Per i gestori il futuro resta incerto
Richard Flax, chief investment officer di Moneyfarm
“L’ultimo dato sull’inflazione si colloca ampiamente all’interno dell’intervallo target della BCE e rafforza l’idea che le pressioni inflazionistiche nell’Eurozona si stiano stabilizzando”, commenta Richard Flax di Moneyfarm, secondo cui questa rilevazione difficilmente innescherà cambiamenti significativi di politica monetaria. “La BCE dovrebbe mantenere l’attuale orientamento”, sostiene quindi il cio, “confermando i tassi e continuando a monitorare attentamente le dinamiche di fondo dei prezzi”. Tuttavia, l’esperto avverte che il contesto commerciale più ampio resta complesso: le catene globali di approvvigionamento sono infatti ancora in fase di riequilibrio, mentre la strategia di esportazione della Cina si sta ridefinendo nella direzione di un chiaro spostamento dagli USA verso i mercati emergenti e nuovi partner commerciali. “Un’evoluzione che potrebbe avere ripercussioni di lungo periodo su produttori ed esportatori europei”, spiega, “in particolare nei settori più dipendenti da input o dalla domanda cinese”. A tutto questo si sommano nella sua view le tensioni geopolitiche, la volatilità dei mercati energetici e la crescita disomogenea tra i diversi Stati membri: tutti fattori che continuano a rendere complessa la prospettiva economica. “L’inflazione appare al momento sotto controllo ma saranno fondamentali flessibilità e vigilanza nelle decisioni dell’istituto centrale”, chiarisce.
Per Martin Van Vliet, global macro strategist di Robeco, il messaggio arrivato da Francoforte al termine della riunione di settembre è stato chiaro: occorrerà uno shock di qualche tipo per convincere il board a procedere con ulteriori tagli.
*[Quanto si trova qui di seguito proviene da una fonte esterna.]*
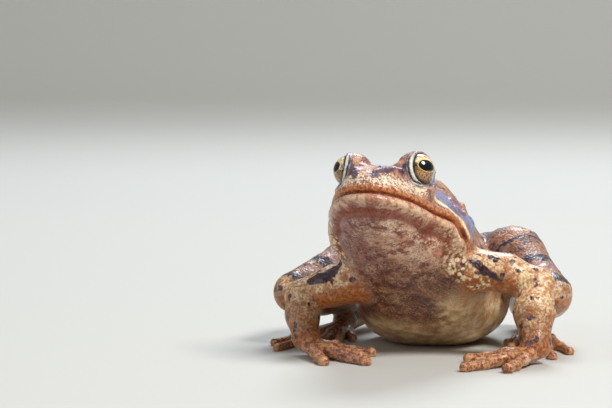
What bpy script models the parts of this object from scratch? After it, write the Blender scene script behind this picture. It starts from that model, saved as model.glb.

Per questo, a suo parere, un graduale raffreddamento dell’inflazione o un rafforzamento dell’euro non saranno sufficienti. “Prevediamo che il mercato inizierà a interrogarsi sulla direzione dell’istituto centrale”, osserva. Per l’esperto, il prossimo passo più probabile resta ancora un taglio piuttosto che un aumento. “L’incertezza commerciale si è ridotta ma potrebbe facilmente tornare a essere un tema di discussione e, con un’inflazione core che dovrebbe scendere al di sotto del 2% nel 2026, le condizioni dei prezzi consentirebbero probabilmente ulteriori stimoli”.